A residential tower in the US city of St. Louis, Missouri, will have an unusual design reminiscent of an animal's layered scales. Stacked tiers of four floors each will fan outwards as they rise up the One Hundred building, with the aim of giving residents better views and improving energy performance.
The angled nature of the tiers means they will give residents views along the length of the building as well as straight out.
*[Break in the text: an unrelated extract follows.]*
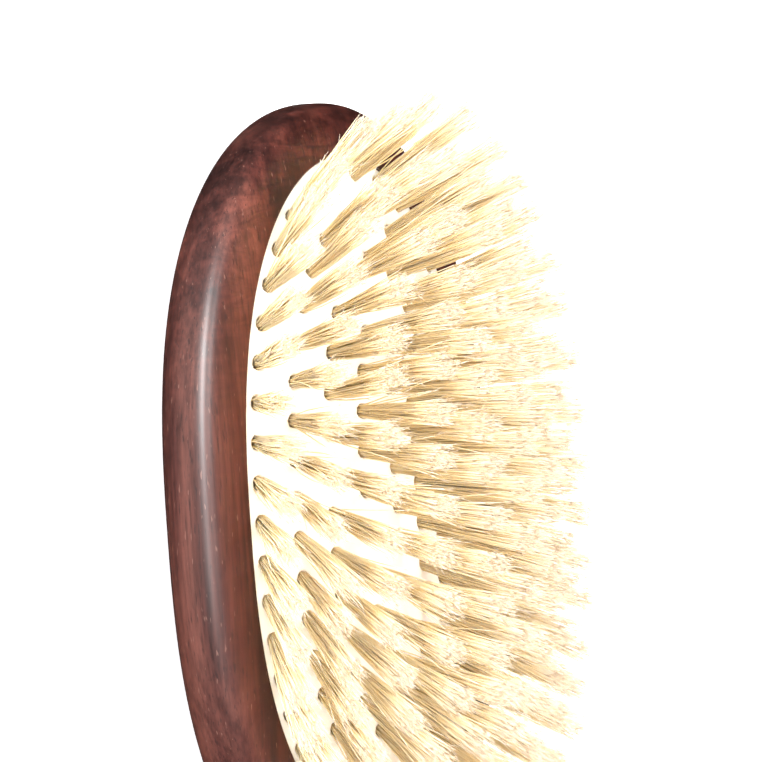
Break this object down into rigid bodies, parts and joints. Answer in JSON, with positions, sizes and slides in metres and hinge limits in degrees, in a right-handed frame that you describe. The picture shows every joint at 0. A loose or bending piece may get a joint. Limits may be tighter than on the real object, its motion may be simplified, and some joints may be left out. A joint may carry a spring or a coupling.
{
  "type": "oval cushion hair brush",
  "caption": "Hair brush with a one-piece lacquered wooden head and handle and natural bristle tufts in a domed rubber cushion that gives when pressed.",
  "frame": {"origin": "centre of the small flat on the back of the head that the brush rests on", "axes": "+Z from the back towards the bristles, +Y along the brush towards the tip of the head, +X across the head"},
  "size_m": [0.0782, 0.2376, 0.0428],
  "materials": {
    "wood": "gloss lacquer over reddish-brown figured hardwood",
    "rubber": "smooth cream-white natural rubber",
    "bristle": "pale cream natural bristle, paler and frayed at the tips"
  },
  "bodies": {
    "brush_body": {"wood_body": "wood", "rubber_cushion": "rubber"},
    "outer_ring": {"outer_tufts_1": "bristle", "outer_tufts_2": "bristle", "outer_tufts_3": "bristle", "outer_tufts_4": "bristle", "outer_tufts_5": "bristle", "outer_tufts_6": "bristle"},
    "second_ring": {"second_tufts_1": "bristle", "second_tufts_2": "bristle", "second_tufts_3": "bristle", "second_tufts_4": "bristle", "second_tufts_5": "bristle"},
    "third_ring": {"third_tufts_1": "bristle", "third_tufts_2": "bristle", "third_tufts_3": "bristle", "third_tufts_4": "bristle"},
    "inner_ring": {"inner_tufts_1": "bristle", "inner_tufts_2": "bristle", "inner_tufts_3": "bristle"},
    "crown_row": {"crown_tufts": "bristle"}
  },
  "joints": [
    {"name": "cushion_press", "type": "slide", "parent": "brush_body", "child": "crown_row", "axis": [0, 0, -1], "range_m": [0, 0.0032], "stiffness_N_per_m": 4000, "deforming": ["rubber_cushion"]},
    {"name": "outer_ring_press", "type": "slide", "parent": "brush_body", "child": "outer_ring", "axis": [0, 0, -1], "range_m": [0, 0.0004], "stiffness_N_per_m": 4000},
    {"name": "second_ring_press", "type": "slide", "parent": "brush_body", "child": "second_ring", "axis": [0, 0, -1], "range_m": [0, 0.00133], "stiffness_N_per_m": 4000},
    {"name": "third_ring_press", "type": "slide", "parent": "brush_body", "child": "third_ring", "axis": [0, 0, -1], "range_m": [0, 0.00214], "stiffness_N_per_m": 4000},
    {"name": "inner_ring_press", "type": "slide", "parent": "brush_body", "child": "inner_ring", "axis": [0, 0, -1], "range_m": [0, 0.0028], "stiffness_N_per_m": 4000}
  ],
  "couplings": [
    {"joint": "outer_ring_press", "follows": "cushion_press", "ratio": 0.1232},
    {"joint": "second_ring_press", "follows": "cushion_press", "ratio": 0.4139},
    {"joint": "third_ring_press", "follows": "cushion_press", "ratio": 0.6678},
    {"joint": "inner_ring_press", "follows": "cushion_press", "ratio": 0.8741}
  ]
}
In this way, each apartment will have its own corner living room, with views of a park to the west and the Gateway Arch to the east.
"In a climate with four distinct seasons, we wanted to make it possible for residents to enjoy the different views and natural changes in light over the course of the year," says Jeanne Gang, founder of project architect Studio Gang. "By experimenting with the geometry of the facade and refining the apartment layouts, we were able to make every apartment into a corner unit perched above the park and city."
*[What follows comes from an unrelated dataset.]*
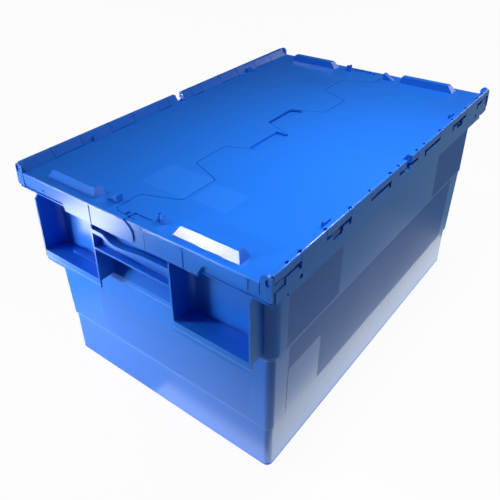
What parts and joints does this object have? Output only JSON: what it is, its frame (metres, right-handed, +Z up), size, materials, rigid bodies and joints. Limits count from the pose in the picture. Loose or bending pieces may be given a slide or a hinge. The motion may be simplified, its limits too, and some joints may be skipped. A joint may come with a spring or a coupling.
{
  "type": "attached lid storage crate",
  "caption": "Stepped stackable storage crate with end pockets and grips, closed by hinged lids that mesh along a toothed seam.",
  "frame": {"origin": "bottom centre of the base, on the surface it stands on", "axes": "+X along the length to the rear end, +Y across the width to the left long side, +Z up"},
  "size_m": [0.6, 0.4, 0.3251],
  "materials": {
    "crate_plastic": "semi-gloss, lightly textured",
    "rod_steel": "bright drawn wire"
  },
  "bodies": {
    "container": {"tub": "crate_plastic", "hinge_rod_right_front": "rod_steel", "hinge_rod_right_rear": "rod_steel", "hinge_rod_left_front": "rod_steel", "hinge_rod_left_rear": "rod_steel"},
    "right_cover": {"right_lid": "crate_plastic"},
    "left_cover": {"left_lid": "crate_plastic"}
  },
  "joints": [
    {"name": "right_lid_hinge", "type": "hinge", "parent": "container", "child": "right_cover", "pos_m": [0, -0.194, 0.319], "axis": [1, 0, 0], "range_deg": [0, 258]},
    {"name": "left_lid_hinge", "type": "hinge", "parent": "container", "child": "left_cover", "pos_m": [0, 0.194, 0.319], "axis": [-1, 0, 0], "range_deg": [0, 258]}
  ]
}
The angled design of the window units will also allow more light into the apartments, helping to reduce electricity usage.
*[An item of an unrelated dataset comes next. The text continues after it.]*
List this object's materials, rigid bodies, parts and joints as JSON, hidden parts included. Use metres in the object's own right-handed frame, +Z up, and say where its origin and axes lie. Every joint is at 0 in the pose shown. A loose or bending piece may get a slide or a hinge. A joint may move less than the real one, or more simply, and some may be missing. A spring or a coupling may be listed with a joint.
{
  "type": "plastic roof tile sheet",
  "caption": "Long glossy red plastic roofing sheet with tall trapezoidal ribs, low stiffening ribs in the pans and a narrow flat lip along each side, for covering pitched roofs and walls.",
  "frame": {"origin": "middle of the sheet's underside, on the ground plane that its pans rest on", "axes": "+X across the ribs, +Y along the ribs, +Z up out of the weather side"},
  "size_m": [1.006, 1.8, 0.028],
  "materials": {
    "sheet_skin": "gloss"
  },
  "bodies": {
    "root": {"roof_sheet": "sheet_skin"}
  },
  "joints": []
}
One Hundred will cover an area of 540,369 sq ft (50,200 sq m) and rise to a height of 385 ft (117 m), housing a total of 305 apartments. The 36 stories of the tower will be split into eight tiers of four, which will sit on a five-story podium at the base.
The angled tiers will make space for terraces on top of each set of four floors, with residents also able to make use of a green roof and shared social space at the top of the building. Rainwater will be collected and stored for irrigation, which should help to reduce stormwater runoff.
The podium, meanwhile, will accommodate space for retail and other amenities. There will also be 355 below-ground parking spaces.
The design for One Hundred was unveiled at a public meeting yesterday. Construction is scheduled to begin next year and the building is expected to be complete in 2019.